Given information ->
____

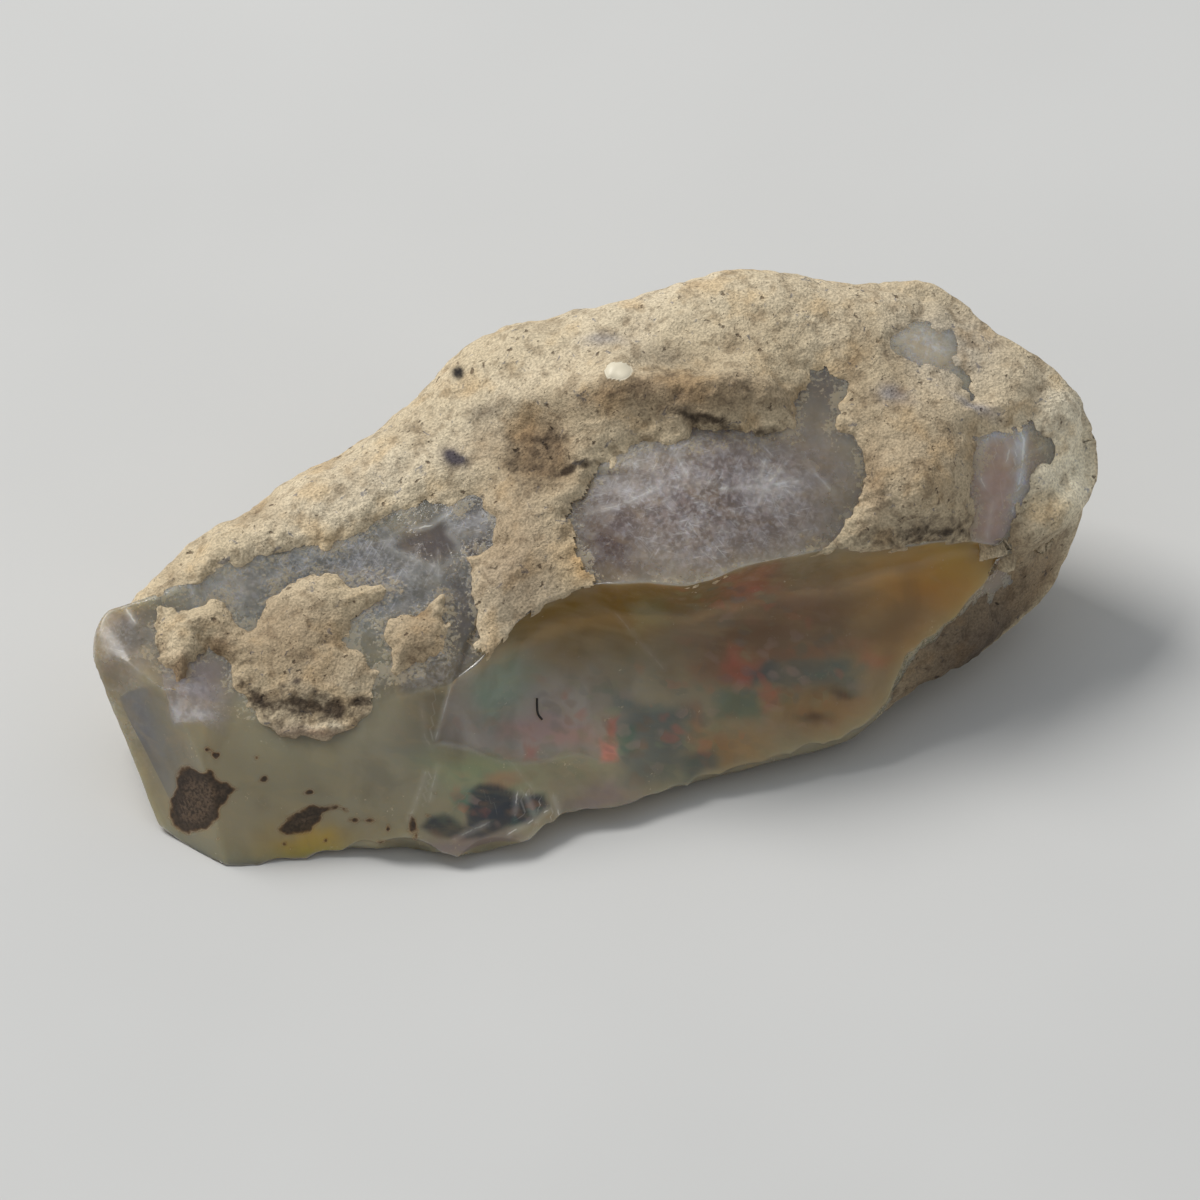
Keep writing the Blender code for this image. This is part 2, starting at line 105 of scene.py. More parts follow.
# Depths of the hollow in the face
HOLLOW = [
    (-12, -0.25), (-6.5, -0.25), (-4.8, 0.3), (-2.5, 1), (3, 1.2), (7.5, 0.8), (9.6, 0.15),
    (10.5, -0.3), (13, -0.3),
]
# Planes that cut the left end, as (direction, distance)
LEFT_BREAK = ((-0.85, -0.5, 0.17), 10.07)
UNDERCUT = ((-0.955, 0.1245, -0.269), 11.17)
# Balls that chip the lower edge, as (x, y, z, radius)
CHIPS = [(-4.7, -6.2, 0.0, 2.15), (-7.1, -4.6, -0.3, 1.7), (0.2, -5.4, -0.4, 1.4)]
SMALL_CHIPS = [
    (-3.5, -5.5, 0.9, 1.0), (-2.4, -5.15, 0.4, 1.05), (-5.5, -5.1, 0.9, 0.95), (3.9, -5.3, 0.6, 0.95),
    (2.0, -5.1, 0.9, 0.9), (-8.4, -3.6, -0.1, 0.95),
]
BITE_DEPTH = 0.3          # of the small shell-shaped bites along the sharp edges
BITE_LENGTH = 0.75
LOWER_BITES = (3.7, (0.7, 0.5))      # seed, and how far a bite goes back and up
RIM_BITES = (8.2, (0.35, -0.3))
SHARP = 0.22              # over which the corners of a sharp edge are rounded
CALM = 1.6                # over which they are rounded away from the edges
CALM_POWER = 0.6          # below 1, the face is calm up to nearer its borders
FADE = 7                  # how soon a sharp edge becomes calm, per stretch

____

Write out the listing once more, matching it exactly.

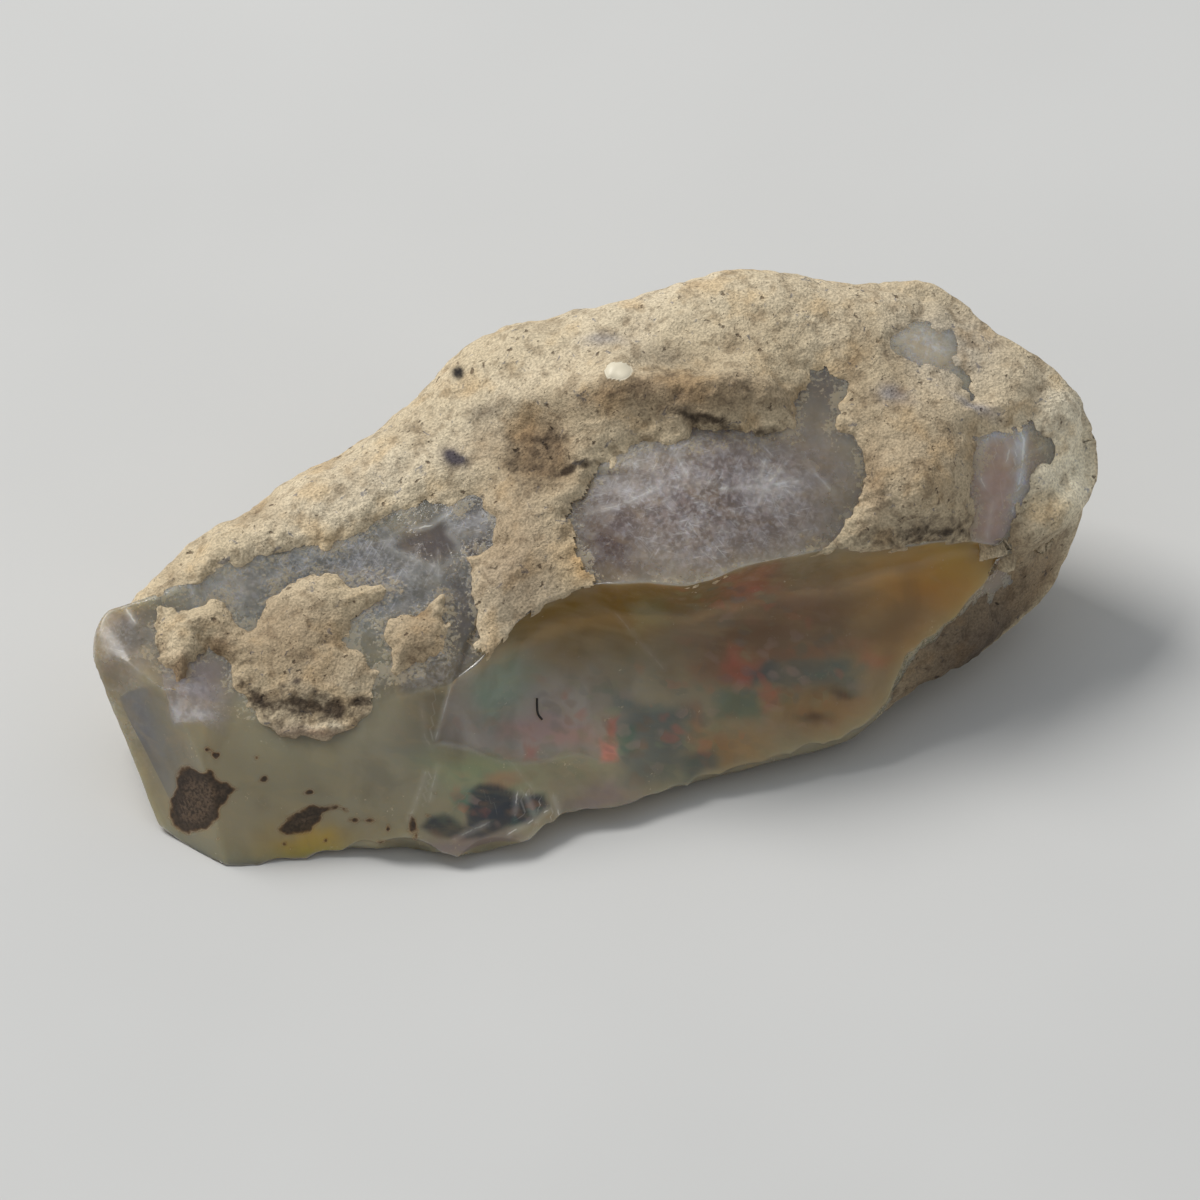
Keep writing the Blender code for this image. This is part 2, starting at line 105 of scene.py. More parts follow.
# Depths of the hollow in the face
HOLLOW = [
    (-12, -0.25), (-6.5, -0.25), (-4.8, 0.3), (-2.5, 1), (3, 1.2), (7.5, 0.8), (9.6, 0.15),
    (10.5, -0.3), (13, -0.3),
]
# Planes that cut the left end, as (direction, distance)
LEFT_BREAK = ((-0.85, -0.5, 0.17), 10.07)
UNDERCUT = ((-0.955, 0.1245, -0.269), 11.17)
# Balls that chip the lower edge, as (x, y, z, radius)
CHIPS = [(-4.7, -6.2, 0.0, 2.15), (-7.1, -4.6, -0.3, 1.7), (0.2, -5.4, -0.4, 1.4)]
SMALL_CHIPS = [
    (-3.5, -5.5, 0.9, 1.0), (-2.4, -5.15, 0.4, 1.05), (-5.5, -5.1, 0.9, 0.95), (3.9, -5.3, 0.6, 0.95),
    (2.0, -5.1, 0.9, 0.9), (-8.4, -3.6, -0.1, 0.95),
]
BITE_DEPTH = 0.3          # of the small shell-shaped bites along the sharp edges
BITE_LENGTH = 0.75
LOWER_BITES = (3.7, (0.7, 0.5))      # seed, and how far a bite goes back and up
RIM_BITES = (8.2, (0.35, -0.3))
SHARP = 0.22              # over which the corners of a sharp edge are rounded
CALM = 1.6                # over which they are rounded away from the edges
CALM_POWER = 0.6          # below 1, the face is calm up to nearer its borders
FADE = 7                  # how soon a sharp edge becomes calm, per stretch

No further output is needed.